In [1]:
# 微调预训练模型

# 使用预训练模型有显着的好处。它可以降低计算成本和碳足迹，并允许您使用最先进的模型，而无需从头开始训练。 
# Transformers 提供了针对各种任务的数千个预训练模型的访问权限。当您使用预训练模型时，您可以在特定于您的任务的数据集上对其进行训练。
# 这被称为微调，是一种非常强大的训练技术。在本教程中，您将使用您选择的深度学习框架微调预训练模型：


In [2]:
# 1. 准备数据集

# 在微调预训练模型之前，请下载数据集并准备进行训练。之前的教程向您展示了如何处理训练数据，现在您有机会测试这些技能！
# 首先加载Yelp 评论数据集

from datasets import load_dataset

dataset = load_dataset("yelp_review_full")
dataset["train"][100]

{'label': 0,
 'text': 'My expectations for McDonalds are t rarely high. But for one to still fail so spectacularly...that takes something special!\\nThe cashier took my friends\'s order, then promptly ignored me. I had to force myself in front of a cashier who opened his register to wait on the person BEHIND me. I waited over five minutes for a gigantic order that included precisely one kid\'s meal. After watching two people who ordered after me be handed their food, I asked where mine was. The manager started yelling at the cashiers for \\"serving off their orders\\" when they didn\'t have their food. But neither cashier was anywhere near those controls, and the manager was the one serving food to customers and clearing the boards.\\nThe manager was rude when giving me my order. She didn\'t make sure that I had everything ON MY RECEIPT, and never even had the decency to apologize that I felt I was getting poor service.\\nI\'ve eaten at various McDonalds restaurants for over 30 years. 

In [3]:
# 需要一个分词器来处理文本，并包含填充和截断策略来处理任何可变序列长度。要一步处理数据集，请使用 🤗 Datasetsmap方法对整个数据集应用预处理函数
from transformers import AutoTokenizer

tokenizer = AutoTokenizer.from_pretrained("google-bert/bert-base-cased")
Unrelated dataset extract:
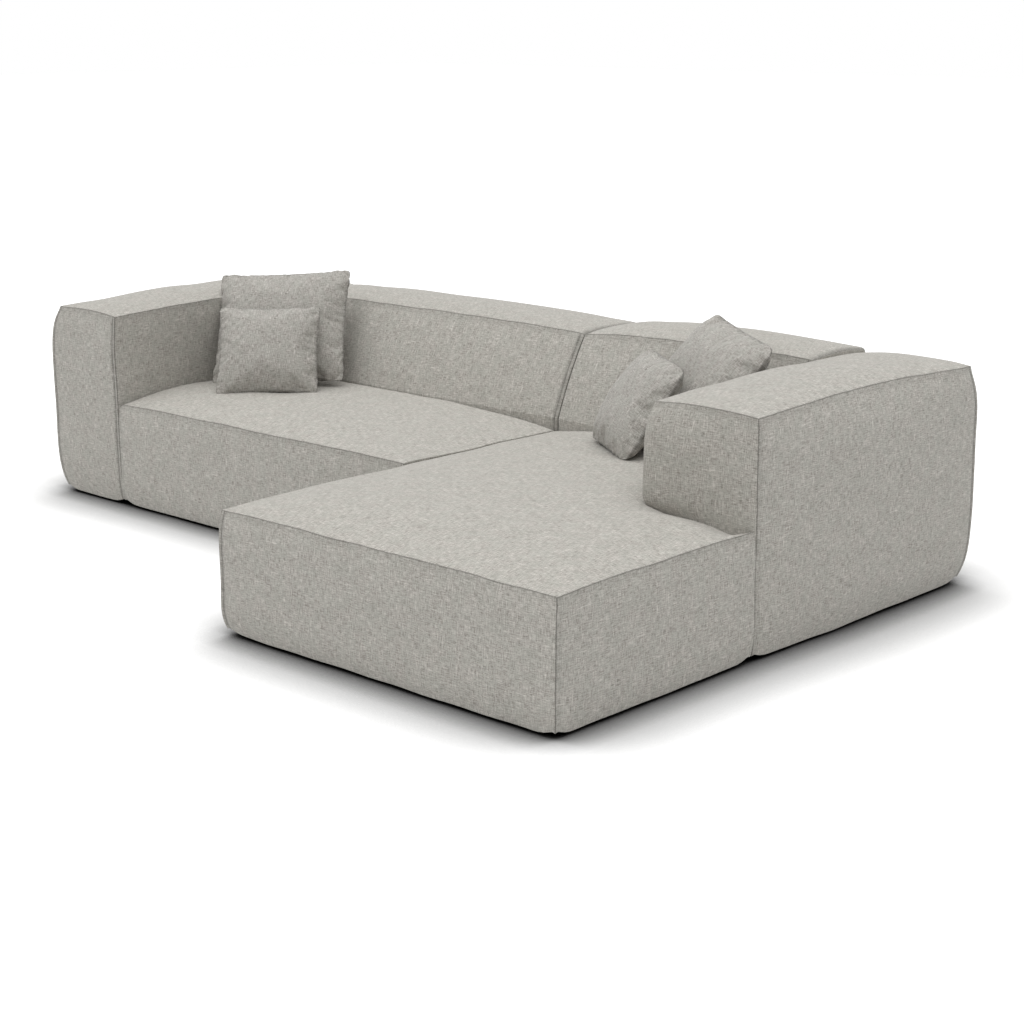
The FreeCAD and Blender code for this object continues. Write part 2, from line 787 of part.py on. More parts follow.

def tokenize_function(examples):
    return tokenizer(examples["text"], padding="max_length", truncation=True)

tokenized_datasets = dataset.map(tokenize_function, batched=True)

In [4]:
# 建完整数据集的较小子集进行微调以减少所需的时间
small_train_dataset = tokenized_datasets["train"].shuffle(seed=42).select(range(1000))
small_eval_dataset = tokenized_datasets["test"].shuffle(seed=42).select(range(1000))

In [5]:
# 2. 训练
## 使用 PyTorch Trainer 进行训练
## Transformers 提供了针对训练 🤗 Transformers 模型进行优化的Trainer类，让您可以更轻松地开始训练，而无需手动编写自己的训练循环。 
## Trainer API 支持多种训练选项和功能，例如日志记录、梯度累积和混合精度。

## 首先加载模型并指定预期标签的数量。从 Yelp Review数据集卡中，知道有五个标签：

from transformers import AutoModelForSequenceClassification

model = AutoModelForSequenceClassification.from_pretrained("google-bert/bert-base-cased", num_labels=5)


Some weights of BertForSequenceClassification were not initialized from the model checkpoint at google-bert/bert-base-cased and are newly initialized: ['classifier.bias', 'classifier.weight']
You should probably TRAIN this model on a down-stream task to be able to use it for predictions and inference.


In [6]:
# 训练超参数

# 创建一个TrainingArguments类，其中包含可以调整的所有超参数以及用于激活不同训练选项的标志。
# 指定保存训练检查点的位置：

from transformers import TrainingArguments

training_args = TrainingArguments(output_dir="test_trainer")

In [7]:
# 评价

## Trainer在训练期间不会自动评估模型性能。需要向Trainer传递一个函数来计算和报告指标。 
## Evaluate库提供了一个简单的accuracy函数，可以使用evaluate.load函数加载：

import numpy as np
import evaluate

metric = evaluate.load("accuracy")

In [8]:
# metric.compute()方法计算预测精度，在传递预测值到compute()之前，需要将logits转换为预测值(所有Transformers模型否返回logits)
def compute_metrics(eval_pred):
    logits, labels = eval_pred
    predictions = np.argmax(logits, axis=-1)
    return metric.compute(predictions=predictions, references=labels)

In [9]:
# 如果想在微调期间监控评估指标，请在训练参数evaluation_strategy中指定参数以在每个周期结束时报告评估指标：
from transformers import TrainingArguments, Trainer

training_args = TrainingArguments(
    output_dir="test_trainer",
    evaluation_strategy="epoch",
)

In [10]:
# 使用模型、训练参数、训练和测试数据集以及评估函数创建一个Trainer对象：
trainer = Trainer(
    model=model,
    args=training_args,
    train_dataset=small_train_dataset,
    eval_dataset=small_eval_dataset,
    compute_metrics=compute_metrics,
)

dataloader_config = DataLoaderConfiguration(dispatch_batches=None, split_batches=False)


In [11]:
# 然后通过调用train()微调模型
trainer.train()

Epoch,Training Loss,Validation Loss,Accuracy
1,No log,1.148064,0.478
2,No log,1.050453,0.56
3,No log,1.080397,0.566


TrainOutput(global_step=375, training_loss=1.0791414388020832, metrics={'train_runtime': 2266.7285, 'train_samples_per_second': 1.323, 'train_steps_per_second': 0.165, 'total_flos': 789354427392000.0, 'train_loss': 1.0791414388020832, 'epoch': 3.0})

In [12]:
trainer.push_to_hub()

Upload 2 LFS files:   0%|          | 0/2 [00:00<?, ?it/s]

model.safetensors:   0%|          | 0.00/433M [00:00<?, ?B/s]

training_args.bin:   0%|          | 0.00/4.66k [00:00<?, ?B/s]

CommitInfo(commit_url='https://huggingface.co/b43646/test_trainer/commit/53ff4f8e504f7ed72cd2c05db56eecadacf74434', commit_message='End of training', commit_description='', oid='53ff4f8e504f7ed72cd2c05db56eecadacf74434', pr_url=None, pr_revision=None, pr_num=None)